Sudão. Aliados do exército acusam RSF de executarem mais de 2.000 civis em Al-Fashir
Os aliados do exército sudanês acusaram hoje os paramilitares das Forças de Apoio Rápido (RSF, em inglês) de terem "executado mais de 2.000 civis desarmados" desde domingo na cidade de Al-Fashir.
A cidade, capital da região de Darfur do Norte, no oeste do Sudão, foi tomada pelas RSF no domingo, depois de um cerco que durou mais de um ano. Vários relatórios e imagens no terreno confirmaram que houve crimes de guerra.
Nos últimos meses, até à sua queda, Al-Fashir tinha-se tornado o principal campo de batalha na guerra do Sudão, que opõe, desde abril de 2023, as RSF ao exército sudanês, apoiado pela Forças Conjuntas.
As RSF "cometeram crimes atrozes contra civis inocentes na cidade de Al-Fashir, onde mais de 2.000 cidadãos desarmados foram executados e mortos a 26 e 27 de outubro, a maioria mulheres, crianças e idosos", afirmou a coligação de grupos armados do Darfur num comunicado publicado na página oficial da rede social Facebook.
O Alto-Comissário das Nações Unidas para os Direitos Humanos, Volker Turk, alertou na segunda-feira para "o risco crescente de atrocidades motivadas por considerações étnicas" - a região de Darfur foi palco de massacres cometidos no início do século pelas milícias Janjawid, das quais as RSF são herdeiras.
O gabinete de Volker Turk confirmou ter recebido informações sobre a execução de civis, de acordo com um comunicado que cita alertas de vários observadores independentes, avançou a agência de notícias France-Presse.
Um relatório do Humanitarian Research Lab (HRL) das Universidade de Yale, que é suportado por vídeos de fonte aberta e imagens de satélite, menciona "execuções em massa" após a tomada da cidade pelas RSF.
"Al-Fashir parece estar a passar por um processo sistemático e intencional de limpeza étnica das comunidades indígenas não árabes - Fur, Zaghawa e Barti -, com deslocações forçadas e execuções em massa", indicou o HRL, que documentou os 18 meses de cerco da cidade.
As imagens analisadas mostraram "objetos de tamanho humano" perto das posições das RSF, com "marcas avermelhadas" no solo.
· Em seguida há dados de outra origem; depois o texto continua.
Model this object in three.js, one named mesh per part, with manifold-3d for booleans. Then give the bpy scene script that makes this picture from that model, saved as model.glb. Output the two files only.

Observações semelhantes foram feitas nos arredores, com vídeos de execuções de civis em fuga, que têm sido partilhados desde domingo nas redes sociais.
Imagens de satélite também mostraram grandes movimentos de população civil a fugir para o sul, rumo ao campo de deslocados de Zamzam, parcialmente transformado numa base paramilitar em abril, depois de ataques das RSF.
"O mundo deve agir imediatamente para exercer a máxima pressão sobre as RSF e os seus aliados, nomeadamente os Emirados Árabes Unidos, para pôr fim aos massacres", declarou o HRL, acrescentando que as ações documentadas configuram crimes de guerra e crimes contra a humanidade.
De acordo com relatórios das Nações Unidas, as RSF receberam armas e drones dos Emirados Árabes Unidos, enquanto o exército sudanês foi apoiado pelo Egito, Arábia Saudita, Irão e Turquia, ainda que todos os países tenham negado estarem envolvidos.
O chefe do exército e líder do país desde o golpe de 2021, o general Abdel Fattah Al-Burhan, reconheceu na segunda-feira a derrota do exército em Al-Fashir, prometendo "vingança e vitória".
Segundo Al-Burhan, o exército retirou-se da cidade "para poupar os civis e evitar a destruição total", dizendo também que a derrota "é apenas uma etapa", que o exército consegue "inverter a situação" e que vão lutar "até purificar a terra das suas impurezas".
Mais de 26 mil pessoas fugiram dos combates desde domingo, fugindo sobretudo para os arredores de Al-Fashir e para a cidade de Tawila, a 70 quilómetros a oeste.
A guerra já causou dezenas de milhares de mortos, milhões de deslocados e mergulhou o país africano naquilo que a ONU descreve como "a pior crise humanitária do mundo".